Gothic Past is an open-access resource for the study of medieval Irish architecture and sculpture. It is part of a research project in the Department of History of Art and Architecture, Trinity College Dublin, which is funded by the Irish Research Council for the Humanities and Social Sciences (IRCHSS). The site showcases images from three significant collections of image archives housed in the Department of History of Art and Architecture, Trinity College. They include the Stalley Collection and the Rae Collection of medieval Irish architecture and sculpture: photographic images that were created and collected from the 1930s to the present day. A third archive contains the O’Donovan collection of Irish Gothic moulding profiles.
Registered users can group and save images for later reference, and can use these groups as presentation tools. In the future, users will be able to submit their own images for inclusion.
The Medieval Plant Survey is a crowd-sourced medieval herbiary. With help from Flickr, it pairs contemporary photographs of plants with medieval manuscript illustrations to create a collaborative reference resource. For more information about the project, click here.
NOVA’s Building the Great Cathedrals is now available to watch on the PBS website.
Take a dazzling architectural journey inside those majestic marvels of Gothic architecture, the great cathedrals of Chartres, Beauvais and other European cities. Carved from 100 million pounds of stone, some cathedrals now teeter on the brink of catastrophic collapse. To save them, a team of engineers, architects, art historians, and computer scientists searches the naves, bays, and bell-towers for clues.
The Morgan Library and Museum features online exhibitions, including high quality, zoom-able digital images of works in the collection. A recent example of this is the digital facsimile of The Black Hours (MS M.493), a Book of Hours from 1470 created on vellum and stained or painted black:
The result is quite arresting. The text is written in silver and gold, with gilt initials and line endings composed of chartreuse panels enlivened with yellow filigree. Gold foliage on a monochromatic blue background makes up the borders. The miniatures are executed in a restricted palette of blue, old rose, and light flesh tones, with dashes of green, gray, and white.

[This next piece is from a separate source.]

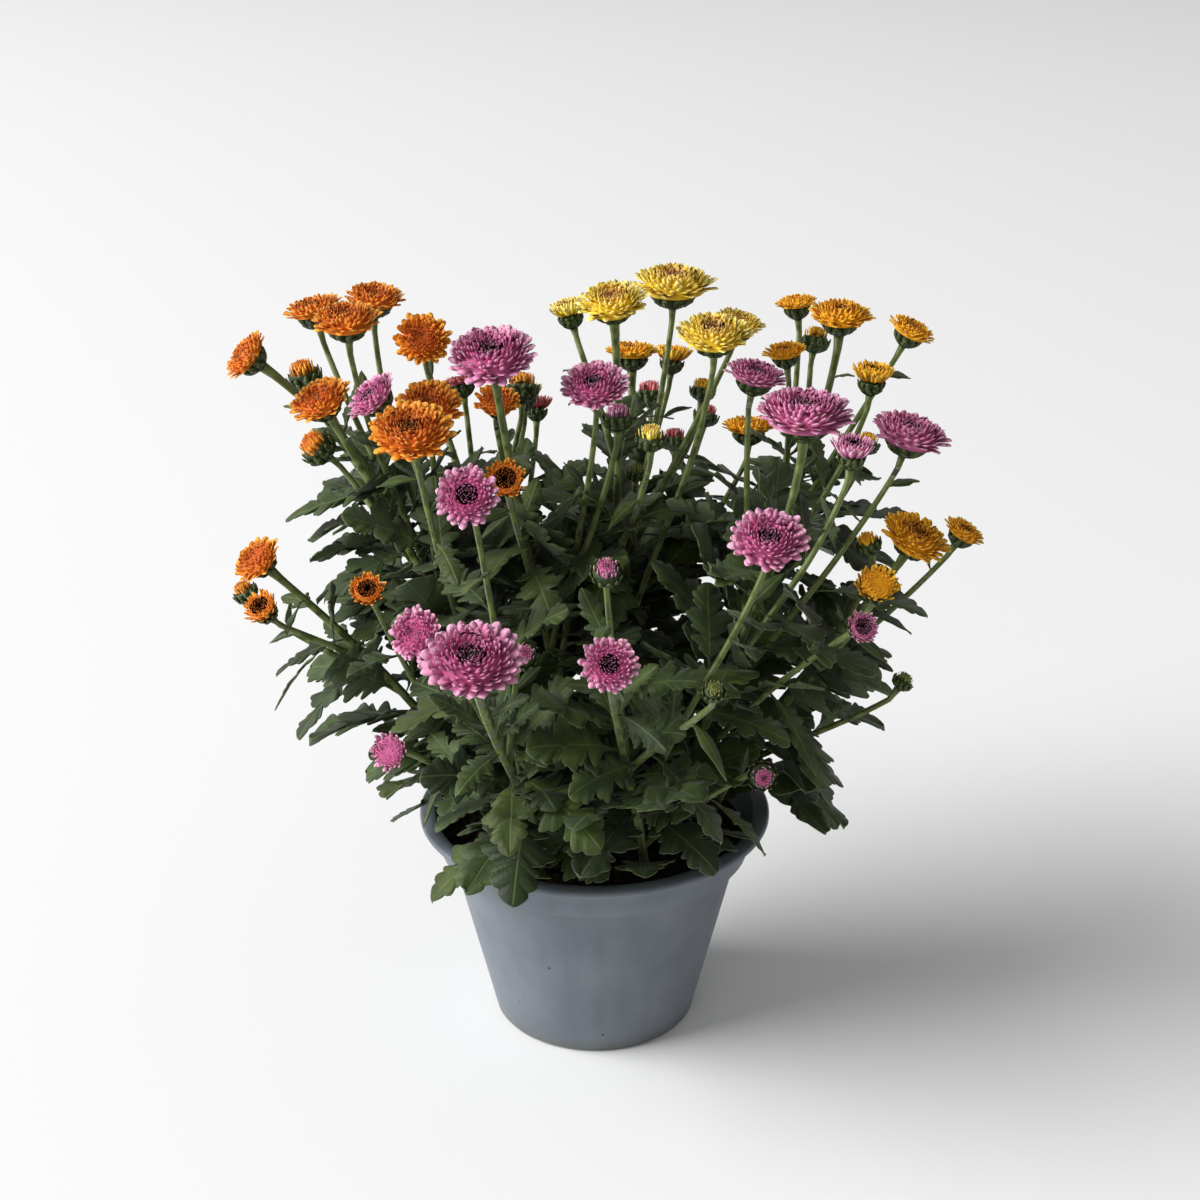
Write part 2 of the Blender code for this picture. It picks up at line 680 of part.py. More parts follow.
def turned(name, profile, segments, finish):
    """A solid turned about Z from a closed profile of (radius, height) in mm, its ends on the axis."""
    rings = [
        [np.array([0, 0, height])]
        if radius == 0
        else ring(np.array([0, 0, height]), np.array([0, 0, 1.0]), radius, segments)
        for radius, height in profile
    ]
    corners, faces = lofted(rings)
    return mesh_object(name, corners, faces, finish)


def post(x, y, low, high, radius, sides, finish):
    """An upright round cutter."""
    up = np.array([0, 0, 1.0])
    rings = [ring(np.array([x, y, height]), up, radius, sides) for height in (low, high)]
    ends = [[np.array([x, y, low])], *rings, [np.array([x, y, high])]]
    return mesh_object("cutter", *lofted(ends), finish)


def body_radius(height):
    """The pot's outer radius below its rim band."""
    top = LIP_RADIUS - LIP_REACH - BAND_TAPER - BAND_STEP
    return FOOT_RADIUS + (top - FOOT_RADIUS) * height / (POT_HEIGHT - BAND_HEIGHT)


def inside_profile():
    """The pot's inner wall from the lip down to the floor, as (radius, height)."""
    band = LIP_RADIUS - LIP_REACH - POT_WALL
    step = POT_HEIGHT - BAND_HEIGHT
    floor = FLOOR_RAISED + POT_WALL
    return [
        (band, POT_HEIGHT),
        (band - BAND_TAPER, step + POT_WALL),
        (body_radius(step) - POT_WALL, step + POT_WALL / 2),
        (body_radius(floor) - POT_WALL, floor),
    ]


def build_pot(finish):
    band = LIP_RADIUS - LIP_REACH
    step = POT_HEIGHT - BAND_HEIGHT
    ring_inside = FOOT_RADIUS - FOOT_RING_WIDTH
    outside = [
        (0, 0),
        (PAD_RADIUS, 0),
        (PAD_RADIUS, FLOOR_RAISED),
        (ring_inside, FLOOR_RAISED),
        (ring_inside, 0),
        (FOOT_RADIUS - FOOT_EDGE, 0),
        (body_radius(FOOT_EDGE), FOOT_EDGE),
        (body_radius(step), step),
        (band - BAND_TAPER, step),
        (band, POT_HEIGHT - LIP_HEIGHT),
        (LIP_RADIUS, POT_HEIGHT - LIP_HEIGHT),
        (LIP_RADIUS, POT_HEIGHT),
    ]
    pot = turned("pot", [*outside, *inside_profile(), (0, FLOOR_RAISED + POT_WALL)], POT_SEGMENTS, finish)
    drains = []
    for drain in range(DRAINS):
        angle = math.tau * drain / DRAINS
        spot = DRAIN_CIRCLE * math.cos(angle), DRAIN_CIRCLE * math.sin(angle)
        drains.append(post(*spot, 1, FLOOR_RAISED + POT_WALL + 1, DRAIN_RADIUS, 8, finish))
    boolean(pot, drains, "DIFFERENCE")
    pot.data.shade_smooth()
    pot.data.set_sharp_from_angle(angle=math.radians(30))
    return pot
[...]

A high-resolution, searchable, and zoomable copy of the Gough Map of Great Britain is now available online through the Linguistic Geographies project. The map may be searched by modern or medieval place name and browsed by place alphabetically.
The Gough Map is internationally-renowned as one of the earliest maps to show Britain in a geographically-recognizable form. Yet to date, questions remain of how the map was made, who made it, when and why… This website presents an interactive, searchable edition of the Gough Map, together with contextual material, a blog, and information about the project and the Language of Maps colloquium.
The British Library offers a very high-quality scan of the Lindisfarne Gospels online. Viewers can click and hold the mouse while moving the cursor to the left to “turn” each page. Three buttons at bottom right allow for text description, audio description, and magnification of each page.
A version for dial-up users is also available.
With a database of images, texts, charts and historical maps, Mapping Gothic France lets you explore parallel stories of Gothic architecture and the formation of France in the 12th and 13th centuries, considered in three dimensions: space, time, and narrative.
Via Geospatial Technologies in Education.
In honor of April Fools’ Day, here’s a look at the basilica dedicated to the notorious holy fool Saint Francis. Sacred Destinations–an online guide to sacred sites, religious art & architecture, and historic religious places–features a comprehensive virtual tour of the Basilica di San Francesco, Assisi, including frescoes by Giotto.
The Chair of the History of the Book at the University of Amsterdam has created a Flickr photostream, including typographical material with a focus on the Netherlands from 1470-1800. The collection is a work in progress, created in collaboration with Special Collections, Amsterdam, and also with the Royal Library, The Hague and the Archive at Alkmaar. Over the coming year, project collaborators hope to extend the collection to more than 20,000 photographs of initials, ornaments and type. Descriptions to facilitate searching will also be enhanced through the use of the Iconclass database.
Timelines: Sources from History, available on the British Library’s website, allows you to explore British Library collection items chronologically. It includes items from the medieval period to the present, and a diverse array of items from everyday life (handbills, posters, diaries) and from political events (charters, speeches, campaign leaflets).